SOURCE MATERIAL:
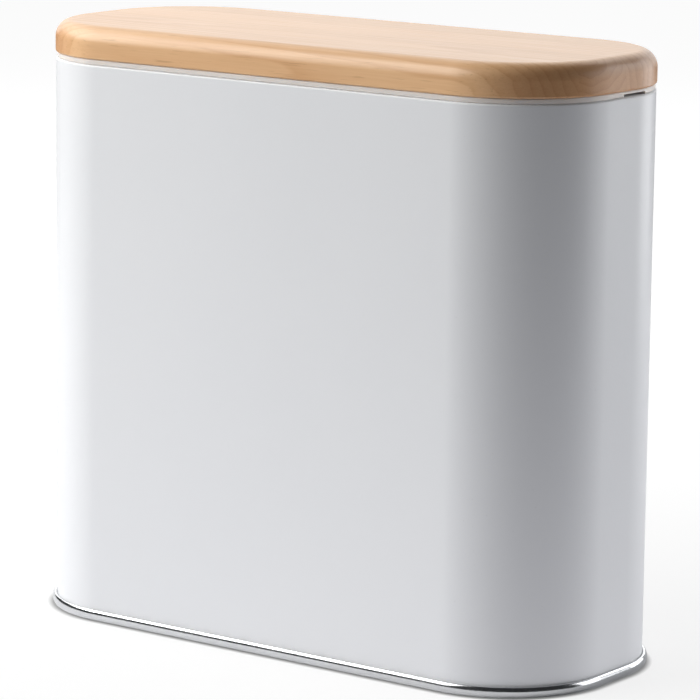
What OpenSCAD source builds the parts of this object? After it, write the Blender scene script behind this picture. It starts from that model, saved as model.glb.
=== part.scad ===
// Upright bread bin: a seamed sheet-steel body with rounded ends, a recessed steel base
// held by a double seam, and a lift-off wooden lid with a silicone seal.
// Millimetres. +X runs along the long side, -Y is the front, +Z is up.
// The origin is at the middle of the footprint, on the surface the bin stands on.

/* [Body] */
// Width of the body, outside
body_w = 340; // [300:5:380]
// Depth of the body, outside
body_d = 140; // [120:2:180]
// Height of the rim above the floor
body_h = 298; // [200:1:360]
// Outside radius of the four upright corners
corner_r = 57; // [40:1:59]
// Thickness of the steel sheet
sheet_t = 0.5; // [0.4:0.05:0.6]

/* [Rim] */
// Width of the flat ledge that carries the lid
ledge_w = 5; // [4:0.5:7]
// Height of the lip that turns down inside the mouth
lip_h = 6; // [4:0.5:12]
// Outside radius of the bends in the sheet
bend_r = 1; // [0.8:0.1:1.4]
// Width of the welded lap at the back of the body
lap_w = 5; // [3:1:8]

/* [Base] */
// Height of the double seam round the base
seam_h = 5.6; // [5.2:0.1:7]
// Radius of the bulge of the seam's outer face
seam_bulge_r = 4.5; // [4:0.25:7]
// Gap between the folded layers of the seam
seam_gap = 0.08; // [0.05:0.01:0.12]
// Height of the base panel above the floor
panel_z = 6; // [5:0.5:10]
// Radius of the stiffening bead in the base panel
bead_r = 2.5; // [1.5:0.25:4]
// Distance of the bead from the body's outside
bead_inset = 22; // [14:1:30]

/* [Lid] */
// Thickness of the wooden board
board_t = 17; // [15:0.5:24]
// Radius of the board's top edge
top_round = 9; // [4:0.5:12]
// Radius of the board's bottom edge
bottom_round = 1; // [0.5:0.25:2]
// How far the board stands out past the body
board_over = 0.3; // [0:0.1:2]
// Thickness of the plug board that drops into the mouth
plug_t = 9; // [7:0.5:14]
// Gap between the plug board and the lip
plug_gap = 2.5; // [2.2:0.1:4]

/* [Seal] */
// Thickness of the seal's flange, between the board and the rim
seal_t = 3; // [2.4:0.1:4]
// How far the flange sits back from the body's outside
seal_inset = 0.5; // [0.3:0.1:1.5]
// Thickness of the seal's upright leg round the plug board
leg_t = 1.2; // [0.8:0.1:1.2]
// How far each fin stands out from the leg
fin_reach = 0.8; // [0.4:0.1:0.8]
// Width of the vent gap at each end of the seal
vent_w = 20; // [12:1:24]
// How far the vent gaps sit back from the middle of the ends
vent_back = 10; // [0:1:12]
// Height of the vent gap at each end of the seal
vent_h = 1.5; // [1:0.1:1.8]

/* [Hidden] */
fine = 96;                                // facets of a full circle
hair = 0.01;                              // overreach of a cutting shape
stave_count = 4;
corner_x = body_w / 2 - corner_r;         // centres of the upright corners
corner_y = body_d / 2 - corner_r;
bend_in = bend_r - sheet_t;               // inside radius of a bend
lip_r = corner_r - bend_r - ledge_w;      // lip's outer bend centre
mouth_r = lip_r - bend_r;                 // inside of the lip, from a corner's centre

// folded layers of the base seam, counted outwards from the body wall
cover_hook_x = corner_r + seam_gap;
body_hook_x = cover_hook_x + sheet_t + seam_gap;
seam_round_r = 2 * sheet_t;               // outside radius of the seam's top and bottom bends
seam_centre_x = cover_hook_x + seam_round_r;
bulge_dz = seam_h / 2 - seam_round_r;
bulge_dx = sqrt(pow(seam_bulge_r - seam_round_r, 2) - pow(bulge_dz, 2));
bulge_x = seam_centre_x - bulge_dx;
bulge_angle = atan2(bulge_dz, bulge_dx);
hook_mid_x = (corner_r + body_hook_x) / 2;
hook_in_r = (body_hook_x - corner_r) / 2;
hook_z = sheet_t + seam_gap + hook_in_r + sheet_t;
hook_clear = 0.4;                         // free length past the end of each hook
chuck_x = corner_r - 2 * sheet_t - seam_gap;
lap_rise = 3;                             // start of the welded lap above the base panel
beyond = 4;                               // how many radii a cutting shape reaches out

// lid
seal_z = body_h;
board_z = seal_z + seal_t;
plug_r = mouth_r - plug_gap;
plug_z = board_z - plug_t;
leg_rise = 1.2;                           // leg's bottom above the plug board's
leg_bottom = plug_z + leg_rise;
fin_h = 0.8;
fin_pitch = 1.9;
fin_count = 2;
stave_d = (body_d + 2 * board_over) / stave_count;
plug_edge = 1;                            // radius of the plug board's edges
seal_edge = seal_t / 4;                   // radius of the flange's outer edges
edge_fine = 48;                           // facets of a small edge's circle
wood_colours = ["#e9cfa8", "#ecd5b3", "#e6c9a0", "#ebd2ac"];

// ---- sweeps round the rounded rectangle ---------------------------------------------
// In a profile, x is the distance out from a corner's centre and y is the height.

// Sweeps a profile round the four corners and along the four sides
module around() {
    for (k = [0 : 3])
        translate([corner_x * (k == 0 || k == 3 ? 1 : -1), corner_y * (k < 2 ? 1 : -1), 0])
            rotate([0, 0, 90 * k])
                rotate_extrude(angle = 90, $fn = fine)
                    children();
    for (turn = [0, 180])
        rotate([0, 0, turn]) {
            translate([-corner_x, corner_y, 0])
                rotate([90, 0, 90])
                    linear_extrude(2 * corner_x)
                        children();
            translate([corner_x, corner_y, 0])
                rotate([90, 0, 0])
                    linear_extrude(2 * corner_y)
                        children();
        }
}

// Fills the middle of a swept plate, between two heights
module middle(low, high) {
    translate([-corner_x, -corner_y, low])
        cube([2 * corner_x, 2 * corner_y, high - low]);
}

// A rectangle from its two opposite corners
module span(x0, y0, x1, y1) {
    translate([x0, y0])
        square([x1 - x0, y1 - y0]);
}

// A bend in the sheet: the part of a ring of outside radius r at [x, y] that the
// rectangle from [x0, y0] to [x1, y1] keeps
module bend(x, y, r, x0, y0, x1, y1) {
    intersection() {
        difference() {
            translate([x, y])
                circle(r, $fn = fine);
            translate([x, y])
                circle(r - sheet_t, $fn = fine);
        }
        span(x0, y0, x1, y1);
    }
}

// ---- bin ------------------------------------------------------------------------------

module body_profile() {
    bend_z = body_h - bend_r;
    // wall, ledge and lip
    span(corner_r - sheet_t, hook_z, corner_r, bend_z);
    span(lip_r, body_h - sheet_t, corner_r - bend_r, body_h);
    span(mouth_r, body_h - lip_h, mouth_r + sheet_t, bend_z);
    bend(corner_r - bend_r, bend_z, bend_r, corner_r - bend_r, bend_z, corner_r, body_h);
    bend(lip_r, bend_z, bend_r, mouth_r, bend_z, lip_r, body_h);
    // hook that the base is folded round
    bend(hook_mid_x, hook_z, hook_in_r + sheet_t,
        corner_r - sheet_t, 0, body_hook_x + sheet_t, hook_z);
    span(body_hook_x, hook_z, body_hook_x + sheet_t, seam_h - sheet_t - hook_clear - bend_in);
}

module body_shell() {
    lap_bottom = panel_z + lap_rise;
    color("#eeeef2") {
        around()
            body_profile();
        // lap of the welded side seam, inside the back wall
        translate([-lap_w / 2, body_d / 2 - 2 * sheet_t, lap_bottom])
            cube([lap_w, sheet_t + hair, body_h - lip_h - lap_bottom]);
    }
}

// Bulged outer face of the seam, between its top and bottom bends
module seam_face() {
    reach = seam_bulge_r * beyond;
    intersection() {
        difference() {
            translate([bulge_x, seam_h / 2])
                circle(seam_bulge_r, $fn = fine);
            translate([bulge_x, seam_h / 2])
                circle(seam_bulge_r - sheet_t, $fn = fine);
        }
        translate([bulge_x, seam_h / 2])
            polygon([
                [0, 0],
                reach * [cos(bulge_angle), -sin(bulge_angle)],
                reach * [cos(bulge_angle), sin(bulge_angle)]
            ]);
    }
}

// Bend at the top or the bottom of the seam's outer face, turned up or down
module seam_bend(z, up) {
    reach = seam_round_r * beyond;
    side = up ? 1 : -1;
    intersection() {
        difference() {
            translate([seam_centre_x, z])
                circle(seam_round_r, $fn = fine);
            translate([seam_centre_x, z])
                circle(seam_round_r - sheet_t, $fn = fine);
        }
        translate([seam_centre_x, z])
            polygon([
                [0, 0],
                reach * [cos(bulge_angle), side * sin(bulge_angle)],
                [0, side * reach],
                [up ? -reach : 0, side * reach],
                [up ? -reach : 0, 0]
            ]);
    }
}

module base_profile() {
    foot_x = chuck_x + seam_round_r;
    panel_bend_z = panel_z + sheet_t - bend_r;
    bead_x = corner_r - bead_inset;
    // outer face of the seam, cover hook and foot
    seam_face();
    seam_bend(seam_h - seam_round_r, true);
    seam_bend(seam_round_r, false);
    span(cover_hook_x, hook_z + hook_clear, cover_hook_x + sheet_t, seam_h - seam_round_r);
    span(foot_x, 0, seam_centre_x, sheet_t);
    // chuck wall inside the body, up to the recessed panel
    bend(foot_x, seam_round_r, seam_round_r, chuck_x, 0, foot_x, seam_round_r);
    span(chuck_x, seam_round_r, chuck_x + sheet_t, panel_bend_z);
    bend(chuck_x - bend_in, panel_bend_z, bend_r,
        chuck_x - bend_in, panel_bend_z, chuck_x + sheet_t, panel_bend_z + bend_r);
    // panel with its stiffening bead
    span(0, panel_z, bead_x - bead_r + sheet_t, panel_z + sheet_t);
    span(bead_x + bead_r - sheet_t, panel_z, chuck_x - bend_in, panel_z + sheet_t);
    bend(bead_x, panel_z, bead_r, bead_x - bead_r, panel_z, bead_x + bead_r, panel_z + bead_r);
}

module base_pan() {
    color("#d3d6da") {
        around()
            base_profile();
        middle(panel_z, panel_z + sheet_t);
    }
}

// ---- lid ------------------------------------------------------------------------------

// Outline of a board from its middle to its edge, rounded at its top and bottom edges
module board_profile(r, z, t, top_r, bottom_r) {
    translate([0, z]) {
        span(0, bottom_r, r, t - top_r);
        span(0, 0, r - bottom_r, t - top_r);
        span(0, t - top_r, r - top_r, t);
        translate([r - bottom_r, bottom_r])
            circle(bottom_r, $fn = fine);
        intersection() {
            translate([r - top_r, t - top_r])
                circle(top_r, $fn = fine);
            span(r - top_r, t - top_r, r, t);
        }
    }
}

// One of the boards glued edge to edge, counted from the front
module lid_stave(index) {
    color(wood_colours[index])
        intersection() {
            union() {
                around()
                    board_profile(corner_r + board_over, board_z, board_t, top_round, bottom_round);
                middle(board_z, board_z + board_t);
            }
            translate([-body_w, index * stave_d - body_d / 2 - board_over, board_z - hair])
                cube([2 * body_w, stave_d, board_t + 2 * hair]);
        }
}

module plug_board() {
    color("#d9b98c") {
        around()
            board_profile(plug_r, plug_z, plug_t, plug_edge, plug_edge);
        middle(plug_z, board_z);
    }
}

module seal_profile() {
    flange_r = corner_r - seal_inset;
    span(plug_r, seal_z, flange_r - seal_edge, board_z);
    span(plug_r, seal_z + seal_edge, flange_r, board_z - seal_edge);
    for (z = [seal_z + seal_edge, board_z - seal_edge])
        translate([flange_r - seal_edge, z])
            circle(seal_edge, $fn = edge_fine);
    span(plug_r, leg_bottom, plug_r + leg_t, seal_z + hair);
    for (k = [0 : fin_count - 1])
        span(plug_r, leg_bottom + k * fin_pitch, plug_r + leg_t + fin_reach,
            leg_bottom + k * fin_pitch + fin_h);
}

module seal_ring() {
    color("#f2efe8")
        difference() {
            around()
                seal_profile();
            // vent gap at both ends
            for (side = [0, 1])
                mirror([side, 0, 0])
                    translate([corner_x, vent_back - vent_w / 2, leg_bottom - hair])
                        cube([2 * corner_r, vent_w, seal_z + vent_h - leg_bottom + hair]);
        }
}

body_shell();
base_pan();
lid_stave(0);  // lid_stave_1
lid_stave(1);  // lid_stave_2
lid_stave(2);  // lid_stave_3
lid_stave(3);  // lid_stave_4
plug_board();
seal_ring();
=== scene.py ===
"""Looks of the upright bread bin: a white enamelled steel body, a bright base folded on with a
double seam, and a lift-off lid of glued wooden boards with a milky silicone seal.

Lengths are written in millimetres and turned into metres where a mesh, light or camera is made.
The long side runs along X, the front faces -Y, and the bin stands on z = 0.
"""

import math

import bmesh
import bpy
from mathutils import Matrix, Vector

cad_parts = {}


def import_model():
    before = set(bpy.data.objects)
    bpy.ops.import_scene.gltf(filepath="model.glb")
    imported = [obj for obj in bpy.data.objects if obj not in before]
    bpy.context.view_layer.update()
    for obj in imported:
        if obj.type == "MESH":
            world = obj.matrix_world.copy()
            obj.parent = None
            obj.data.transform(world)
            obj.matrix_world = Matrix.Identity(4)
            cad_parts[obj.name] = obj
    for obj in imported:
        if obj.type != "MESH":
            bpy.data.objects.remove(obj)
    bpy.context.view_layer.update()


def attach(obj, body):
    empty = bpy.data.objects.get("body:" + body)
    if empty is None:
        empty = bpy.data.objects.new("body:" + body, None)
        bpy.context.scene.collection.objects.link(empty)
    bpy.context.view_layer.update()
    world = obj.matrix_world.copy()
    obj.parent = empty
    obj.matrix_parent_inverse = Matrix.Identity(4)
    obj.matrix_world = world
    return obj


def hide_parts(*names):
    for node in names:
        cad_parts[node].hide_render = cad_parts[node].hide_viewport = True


MM = 0.001

# Body
CORNER_X = 113.0  # the upright corners' centres are at +-CORNER_X, +-CORNER_Y
CORNER_Y = 13.0
CORNER_R = 57.0  # outside radius of an upright corner
BODY_H = 298.0
SHEET = 0.5  # thickness of the steel
LEDGE = 5.0  # flat ledge that carries the lid
LIP_H = 6.0  # lip turned down inside the mouth
BEND = 1.0  # outside radius of the bends in the sheet
HOOK_R = 0.33  # inside radius of the body's hook in the base seam
HOOK_Z = 1.41  # height where the hook starts to turn
HOOK_TOP = 4.2  # height of the hook's end
LAP_W = 5.0  # welded lap inside the back wall
LAP_FOOT = 3.0  # height of the lap's foot above PANEL_Z
LAP_EDGE = 0.3  # bevel along the lap's edges
GROOVE = 0.35  # half width of the welded seam's groove outside
GROOVE_DEPTH = 0.15
GROOVE_SPAN = 60.0  # the back wall has a row of points this far to each side of the seam

# Base
SEAM_H = 5.6  # height of the double seam
SEAM_GAP = 0.08  # gap between the seam's folded layers
BULGE_R = 4.5  # radius of the seam's slightly bulged outside
FOLD_LOW = 1.81  # height of the end of the base's own hook, inside the seam
PANEL_Z = 6.0  # underside of the recessed panel
BEAD_R = 2.5
BEAD_AT = 35.0  # distance of the stiffening bead from a corner's centre

# Lid
SEAL_T = 3.0  # thickness of the seal's flange
BOARD_Z = BODY_H + SEAL_T
BOARD_T = 17.0
BOARD_R = CORNER_R + 0.3
TOP_ROUND = 9.0
LOW_ROUND = 1.0
PLUG_R = 47.5
PLUG_T = 9.0
PLUG_EDGE = 1.0
STAVES = 4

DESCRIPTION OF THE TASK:
Include the first line, the line containing "bin stands on.", and every line between them, copied exactly from the material above; output no other line.

REPLY:
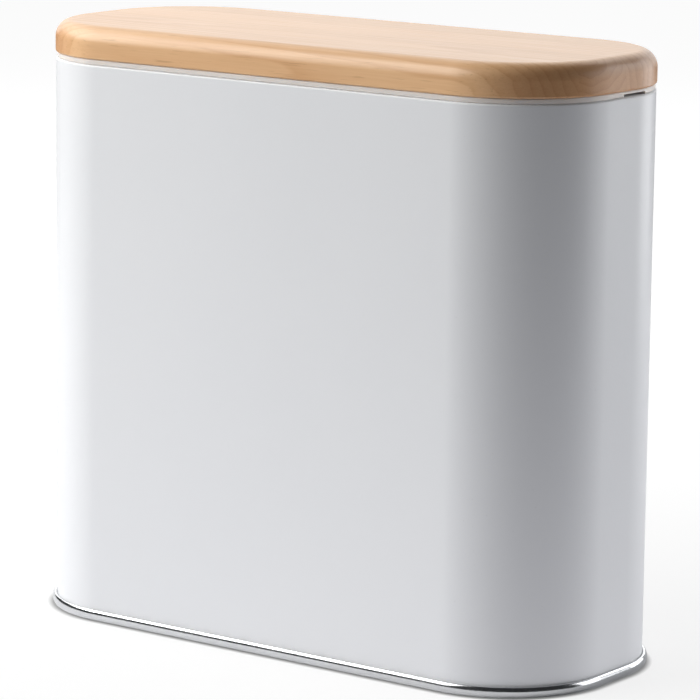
What OpenSCAD source builds the parts of this object? After it, write the Blender scene script behind this picture. It starts from that model, saved as model.glb.
=== part.scad ===
// Upright bread bin: a seamed sheet-steel body with rounded ends, a recessed steel base
// held by a double seam, and a lift-off wooden lid with a silicone seal.
// Millimetres. +X runs along the long side, -Y is the front, +Z is up.
// The origin is at the middle of the footprint, on the surface the bin stands on.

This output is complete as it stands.